İsrailli Teğmen Hadar Goldin'in naaşı 2014'ten beri Hamas'ın elindeydi (İsrail medyası).

ABD, bu süreci tamamlamak için başta Türkiye olmak üzere arabulucularla çalıştı. Hamas, savaşçılarının güvenli bir şekilde çıkışı için çalışılacağına dair güvence aldıktan sonra naaşı teslim etti. Ancak Trump yönetiminin temsilcileri İsrail'i bu konuda ikna edemedi ve mesele çözümsüz kaldı.

Üst düzey bir Hamas heyeti, geçtiğimiz günlerde Mısır İstihbarat Şefi Hasan Reşad ile Refah tünellerindeki savaşçılar konusunu görüştü. Hamas heyeti, Mısır tarafının savaşçıların güvenli bir şekilde bölgeden çıkışı ve can güvenliklerinin sağlanması için tüm arabulucular ve taraflarla yoğun bir şekilde çalışmasını talep etti.

Hamas kaynakları Şarkul Avsat'a, İsrail'in uzlaşmaz tutumu ve işgalcilerin herhangi bir çözümü reddetmesi nedeniyle sorunun çözümsüz kaldığını söyledi.

Devam eden ihlaller

İsrail'in Gazze Şeridi'ndeki ihlalleri de devam etti. Bir İsrail tankından ateşlenen top mermisi, Gazze Şeridi'nin merkezindeki Magazi Mülteci Kampı’nın doğusunda odun toplayan bir Filistinliyi öldürdü. Bir Filistinli de Gazze Şeridi'nin güneyinde bulunan Han Yunus'un doğusundaki Beni Süheyla beldesine düzenlenen İHA saldırısında hayatını kaybetti. Bir diğer Filistinli ise iki gün önce beldeye düzenlenen saldırıda aldığı yaralar nedeniyle hayatını kaybetti.

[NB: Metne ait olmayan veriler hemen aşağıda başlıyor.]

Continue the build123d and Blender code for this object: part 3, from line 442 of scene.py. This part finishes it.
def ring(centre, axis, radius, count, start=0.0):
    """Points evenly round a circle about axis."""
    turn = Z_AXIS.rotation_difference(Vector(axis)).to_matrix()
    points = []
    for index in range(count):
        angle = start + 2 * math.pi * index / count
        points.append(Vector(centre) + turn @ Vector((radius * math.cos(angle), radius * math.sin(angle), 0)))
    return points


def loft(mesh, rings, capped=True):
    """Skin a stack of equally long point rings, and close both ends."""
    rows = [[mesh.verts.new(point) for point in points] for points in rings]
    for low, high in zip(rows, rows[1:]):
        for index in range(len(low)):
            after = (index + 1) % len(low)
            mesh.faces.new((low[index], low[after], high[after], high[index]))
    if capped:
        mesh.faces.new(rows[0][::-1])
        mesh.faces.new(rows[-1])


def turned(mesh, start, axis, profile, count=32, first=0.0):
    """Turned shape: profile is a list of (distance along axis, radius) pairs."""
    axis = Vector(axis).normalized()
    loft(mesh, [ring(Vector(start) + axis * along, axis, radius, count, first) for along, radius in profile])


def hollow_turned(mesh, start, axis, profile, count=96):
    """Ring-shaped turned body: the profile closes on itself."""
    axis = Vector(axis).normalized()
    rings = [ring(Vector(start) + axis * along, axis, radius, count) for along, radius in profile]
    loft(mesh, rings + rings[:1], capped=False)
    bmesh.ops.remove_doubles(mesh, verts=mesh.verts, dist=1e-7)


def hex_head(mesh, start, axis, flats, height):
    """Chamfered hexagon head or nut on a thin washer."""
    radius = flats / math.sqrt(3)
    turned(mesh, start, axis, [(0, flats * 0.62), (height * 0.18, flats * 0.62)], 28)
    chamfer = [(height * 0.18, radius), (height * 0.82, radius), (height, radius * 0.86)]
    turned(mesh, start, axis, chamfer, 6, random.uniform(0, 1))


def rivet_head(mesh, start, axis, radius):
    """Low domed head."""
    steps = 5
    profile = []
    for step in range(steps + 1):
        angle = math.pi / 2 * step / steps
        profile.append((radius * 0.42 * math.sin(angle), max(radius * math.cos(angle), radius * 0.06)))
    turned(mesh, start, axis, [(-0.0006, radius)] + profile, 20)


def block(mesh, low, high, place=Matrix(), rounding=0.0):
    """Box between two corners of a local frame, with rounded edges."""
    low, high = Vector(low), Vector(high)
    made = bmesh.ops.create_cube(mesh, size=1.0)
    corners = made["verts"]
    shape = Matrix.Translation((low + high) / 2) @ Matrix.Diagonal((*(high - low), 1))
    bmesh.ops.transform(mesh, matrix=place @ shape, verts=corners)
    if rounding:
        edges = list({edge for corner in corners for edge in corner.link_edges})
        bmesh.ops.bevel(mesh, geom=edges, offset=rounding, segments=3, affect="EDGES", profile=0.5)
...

İsrail güçleri, Sarı Hat'ın doğusunda kontrolü altındaki bölgelerde ve Hamas kontrolündeki çevre bölgelerde Filistinlilerin evlerini ve altyapıyı büyük çapta yıkmaya devam ediyor. Bu bölgelerde hava saldırıları, topçu bombardımanı ve silahlı çatışmalar yaşanıyor.

Trump (Beyaz Saray) planına göre Gazze'den çekilişin aşamalarını gösteren haritaTrump (Beyaz Saray) planına göre Gazze'den çekilişin aşamalarını gösteren harita

Gazze Sağlık Bakanlığı günlük raporunda, son 24 saatte (Salı öğleden sonra ve dün arasında) Gazze Şeridi'ndeki hastanelere iki yeni ölü ve sekiz yeni ulaşılan naaş olmak üzere 10 cenaze geldiğini duyurdu. Böylece ateşkesten bu yana toplam ölü sayısı 347'ye (dünkü yeni kayıplar hariç), yaralı sayısı 889’a ulaştı. Savaş sırasında ve daha önceki dönemlerde düzenlenen hava saldırılarında hayatını kaybedenlerin 596'sının cenazesine ulaşıldı.

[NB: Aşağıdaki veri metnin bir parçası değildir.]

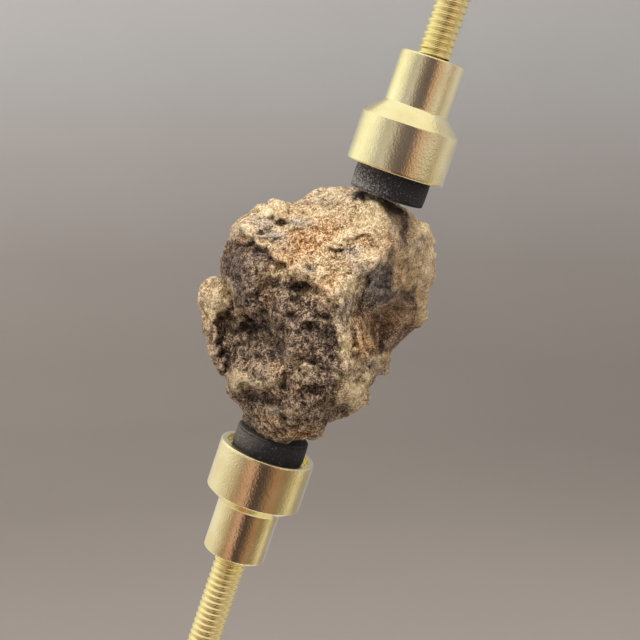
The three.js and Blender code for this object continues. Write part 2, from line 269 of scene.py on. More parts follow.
def addBoards():  # rings of boards: beneath, round the lower clamp, round the upper, overhead
    # radius, height and how far the ring tips down to the right, in mm
    rings = [(2, -66, 0, "boardsUnder"), (62, -62, 0, "boardsUnder"), (66, -60, 0, "boardsBelow"),
             (200, -27, 0, "boardsBelow"), (200, 13, 33, "boardsBelow"),
             (200, 19, 33, "boardsAbove"), (200, 205, 0, "boardsAbove"),
             (195, 240, 0, "boardsOver"), (90, 380, 0, "boardsOver"), (1, 420, 0, "boardsOver")]
    sides = 180
    vertices, tones = [], []
    for radius, height, tip, row in rings:
        spots = [angle for angle, colour in studio[row]]
        colours = np.array([toLinear(colour) for angle, colour in studio[row]])
        for side in range(sides):
            angle = side / sides * 360 - 180
            turn = math.radians(angle)
            vertices.append((radius * mm * math.sin(turn), -radius * mm * math.cos(turn),
                             (height - tip * math.sin(turn)) * mm))
            tones.append([np.interp(angle, spots, colours[:, i]) for i in range(4)])
    boards = stagePiece("reflectedBoards", vertices, ringFaces(len(rings), sides), boardMaterial(),
                        (cameraSettings["aim"][0] * mm, 0, 0))
    layer = boards.data.color_attributes.new("tone", "FLOAT_COLOR", "POINT")
    layer.data.foreach_set("color", np.array(tones, np.float32).ravel())
    boards.visible_camera = boards.visible_diffuse = boards.visible_shadow = False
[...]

7 Ekim 2023'ten bu yana İsrail saldırılarında hayatını kaybedenlerin sayısı 69 bin785'e, yaralıların sayısı ise 170 bin 965 kişiye yükseldi.

Bakanlık ayrıca, İsrail tarafından Uluslararası Kızılhaç Komitesi aracılığıyla teslim edilen 15 Filistinlinin naaşının teslim alındığını duyurdu. Böylece teslim alınan toplam naaş sayısı 345'e ulaştı ve bunlardan 99'unun kimliği belirlendi. Bakanlık, ekiplerinin naaşları muayene, kaydetme ve ailelerine teslim hazırlıkları kapsamında, yerleşik tıbbi prosedür ve protokollere göre incelemeye devam ettiğini belirtti.

Son cenazeleri teslim etme operasyonu, Hamas ile İsrail arasında gerçekleşen ve İsrail'in bir başka rehinenin cenazesini teslim aldığı takasın bir parçasıydı. Böylece Gazze Şeridi'nde biri İsrailli işçiye, diğeri ise Taylandlı bir işçiye ait iki cenaze kaldı.